A: Both, because it's 2018 and we can.
Q: What questions do you ask prospective clients?
A: What are your goals? Where do you want this material to be heard.. streaming, radio, cd? Of the songs you're sending over which one is your favorite? Are you relatively happy with the rough mixes or do the songs still need some work to be fully developed? What artists or bands have a sound that inspire you and this record?
Q: What advice do you have for a customer looking to hire a provider like you?
A: Work with me and I'll give you my undivided attention in achieving the sound you're after.
Q: If you were on a desert island and could take just 5 pieces of gear, what would they be?
A: My short-list of equipment would include my iMac, UAD octo, hard drive, speakers, and roland space echo.
Q: What other musicians or music production professionals inspire you?
A: I've always been inspired by the production and textures of Dave Fridman (Tame Impala, MGMT, Flaming Lips). He helps the artist he works with to capture a depth and weight to their songs while maintaining a colorful, almost psychedelic midrange. The other guy I follow closely is Andrew Scheps. As a mix engineer his techniques are incredibly modern but come from a deep experience of analog equipment. His way of parallel processing and the "all in the box" approach to mixing has been educational to say the least. Both Dave and Andrew bring a creativity to their craft that is consistent in that it is always evolving and maintains an out-of-left-field method. Of course both of these guys knew the mold before deciding to break it in specific ways. Some engineers excel in the creativity of their approach but lack on the side of practicality, these two are examples of professionals that have managed to achieve both.

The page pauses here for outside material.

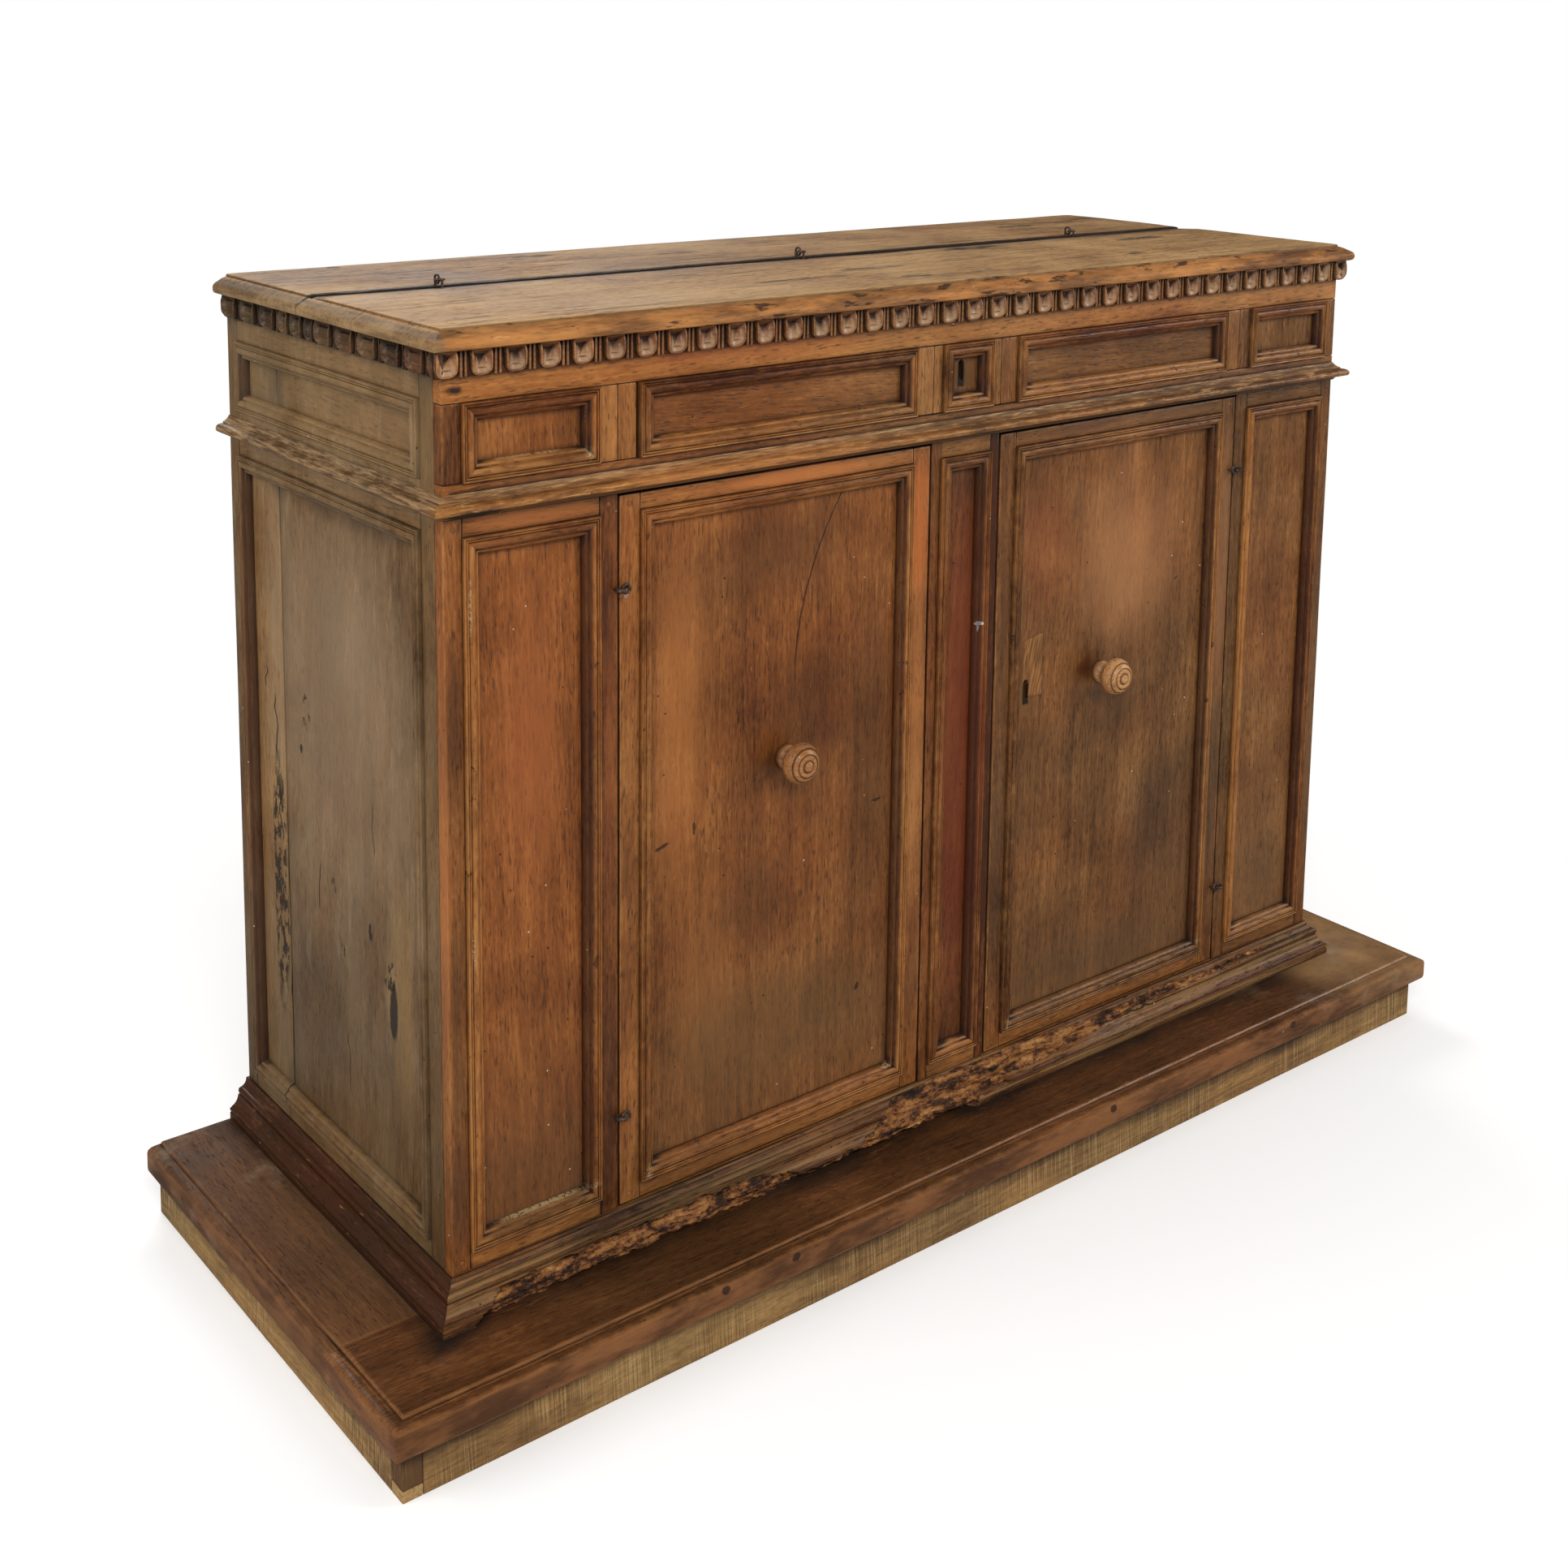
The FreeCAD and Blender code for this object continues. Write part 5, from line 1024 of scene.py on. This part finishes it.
def scooped(wood):
    """Painted highlight low in each scoop of the front strip, pale where the lamps catch the bowl, with its roughness
    lowered there too.
    """
    x, y, z = wood.place
    rub_and_highlight = wood.kept("raw") * y.over(-.2062, -.2078)
    wood.stain(rub_and_highlight.over(.20, .90) * .48, (192, 160, 126))
    wood.dull -= rub_and_highlight * .14


carved_walnut = timber("carved_walnut", olive=((46, 35, 22), (92, 72, 47), (134, 111, 78)),
                       warm=((62, 33, 17), (118, 72, 42), (164, 112, 70)), worn=(184, 132, 84), dirt_and_shade=(32, 18, 10),
                       grain=.6, pores=.3, gloss=.34, marks=scooped)


def stand_on(origin, along, out):
    """The place of a strip: its length along x, its face along y, its height along z."""
    along, out = Vector(along), Vector(out)
    return Matrix.Translation(origin) @ Matrix((along, out, (0, 0, 1))).transposed().to_4x4()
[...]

Q: How would you describe your style?
A: Inspired.. I go to bed thinking about music and I wake up with whatever song I was working on last stuck in my head.
Q: What's your typical work process?
A: Build from the bottom up. Nine times out of ten I'll start with the drums but some songs have a vocal track that calls out to me in a way that needs to be mixed first so that everything else fits around it cohesively.
Q: Tell us about your studio setup.
A: I've been fortunate to record in some of the best studios in town and yes.. I love all the vintage gear, who doesn't? With that said I am now all in the box these days. With the latest offerings from UAD, Soundtoys, Slate, Kush Audio, etc. it's cleaner and more efficient to stay in the box without missing the outboard racks. When I get in the zone I can move pretty fast and creativity can fade when you want to test out what patching in a compressor and a side chain eq will sound like. With that said I still do plenty of reamping when a track needs an extra quality or texture.
Q: Describe the most common type of work you do for your clients.
A: Home studio recordings for bands that are looking to get their songs on the radio or be pitched to label.
Q: Which artist would you like to work with and why?
A: Spoon or a band like the Strokes would be amazing to work with. Tones and textures are just as important to the finished product as the lyrics and story. Any band that can get my imagination going sonically and lyrically has me hooked.
Q: Can you share one music production tip?
A: Don't track your songs too hot! If the files I get are overcooked and clipping when it comes to me it requires a more creative approach to getting a good finished product. Other than that I tell people to take chances and go for the sound you're looking for on the way in.
Q: What type of music do you usually work on?
A: My experience has mostly been with the rock & americana genres here in Nashville. There's a style of music that bridges that gap that could be all electric or all acoustic.. but usually somewhere in between. It's not unusual here to see a song with a traditional rock lineup (guitar, bass, drums, vocal) and the next track on an album has piano and acoustic guitar.
Q: What's your strongest skill?
A: Getting energy and immediacy of songs to translate.
Q: What do you bring to a song?
A: Clarity. When I listen to the demo of a song I'm taking notes on what I want the finished product to sound like.